Think of it like choosing between:
- Lego sets with instructions (SQL) — structured, predictable
- Free-form clay (NoSQL) — flexible, creative
| Feature | SQL (Relational) | NoSQL |
|---|---|---|
| Structure | Fixed tables | Flexible |
| Best For | Banking, inventory | Social media, games |
| Speed | Good for complex queries | Super fast for simple ones |
| Scaling | Harder | Easier |
| Example | “Find all orders over $100 from Texas” | “Show me this user’s profile” |
When to Use What?
graph TD A[What data do you have?] --> B{Structured?} B -->|Yes, like spreadsheets| C[Use SQL] B -->|No, varies a lot| D[Use NoSQL] C --> E[Banking, E-commerce] D --> F[Social Media, Gaming]
Real-World Examples
SQL (Relational):
- Your bank account balance
- Online store inventory
- School grades
NoSQL:
- Instagram posts (each post is different!)
- Chat messages
- Game player profiles
⚡ Database Caching
The Snack Table Analogy
Imagine your favorite snacks are in the kitchen (the database).

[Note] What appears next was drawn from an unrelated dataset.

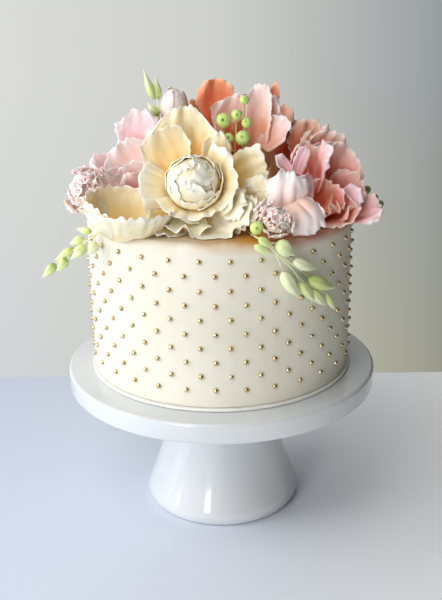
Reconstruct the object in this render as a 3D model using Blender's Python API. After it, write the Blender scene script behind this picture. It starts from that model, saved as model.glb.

Every time you want a cookie, you walk to the kitchen. That takes time!
Caching is like putting a snack table in your room. The snacks you eat most often are RIGHT THERE — no walking needed!
How It Works
graph TD A[User Requests Data] --> B{In Cache?} B -->|Yes| C[Get from Cache - FAST!] B -->|No| D[Get from Database] D --> E[Store in Cache] E --> F[Return to User] C --> F
Real Example
Without caching:
User: "Show my profile"
Server: Goes to database → 200 milliseconds
With caching:
User: "Show my profile"
Server: Checks cache → 5 milliseconds (40x faster!)
Popular Caching Tools
- Redis — Super popular, stores data in memory
- Memcached — Simple and fast
- Amazon ElastiCache — AWS managed caching
What Gets Cached?
Things people ask for A LOT:
- ✅ Homepage content
- ✅ User profiles
- ✅ Product details
- ✅ Game leaderboards
Things that change too often:
- ❌ Live stock prices
- ❌ Real-time chat
🔌 Connection Pooling
The Phone Line Analogy
Remember old telephone switchboards? Each call needed its own wire connected.
Now imagine a pizza shop with only ONE phone. If 10 people call at once, 9 people hear “BUSY!” That’s bad!
Connection pooling is like having 10 phone lines ready:
- Customer calls → Use available line
- Customer hangs up → Line is free for next person
- No one waits, everyone happy!
How It Works
graph TD A[Many App Users] --> B[Connection Pool] B --> C[Connection 1] B --> D[Connection 2] B --> E[Connection 3] B --> F[Connection 4] C --> G[Database] D --> G E --> G F --> G
Without Pool vs With Pool
Without Connection Pool:
User 1 → Create connection → Query → Close
User 2 → Create connection → Query → Close
User 3 → Create connection → Query → Close
(Creating connections takes time!)
With Connection Pool:
Pool has 10 connections ready
User 1 → Borrow connection → Query → Return
User 2 → Borrow connection → Query → Return
(Connections already exist — instant!)
Real Benefits
| Metric | Without Pool | With Pool |
|---|---|---|
| Connection time | 50-100ms each | ~1ms (reused) |
| Max connections | Unlimited (crashes!) | Controlled (stable) |
| Memory usage | High | Low |
Pool Settings You’ll See
pool_size = 10 # Keep 10 connections ready
max_overflow = 5 # Can add 5 more if busy
timeout = 30 # Wait 30 sec before giving up
🎯 Putting It All Together
Here’s how real apps use ALL of these concepts:
graph TD A[User Opens App] --> B[App Server] B --> C{Need Data?} C -->|Check Cache First| D[Redis Cache] D -->|Found!| E[Return Fast] D -->|Not Found| F[Connection Pool] F --> G{What Type?} G -->|User Profile| H[NoSQL - MongoDB] G -->|Payment Info| I[SQL - PostgreSQL] H --> J[Store in Cache] I --> J J --> E
Example: Instagram-like App
- DBaaS: Uses MongoDB Atlas (managed for them)
- Relational DB: Stores financial transactions
- NoSQL: Stores posts, comments, likes
- Caching: Redis caches trending posts
- Connection Pool: 100 connections ready
🏆 You Made It!
Now you understand:
- ☁️ DBaaS — Pizza delivery for databases
- 📊 Relational (SQL) — Organized spreadsheets
- 🗃️ NoSQL — Flexible toy boxes
- ⚔️ SQL vs NoSQL — Choose the right tool
- ⚡ Caching — Snack table in your room
- 🔌 Connection Pooling — Multiple phone lines
You’re now ready to understand how apps like Netflix, Instagram, and your favorite games store millions of users’ data in the cloud!
Remember: The cloud isn’t actually a cloud — it’s just someone else’s really powerful computers, taking care of your data so you don’t have to worry!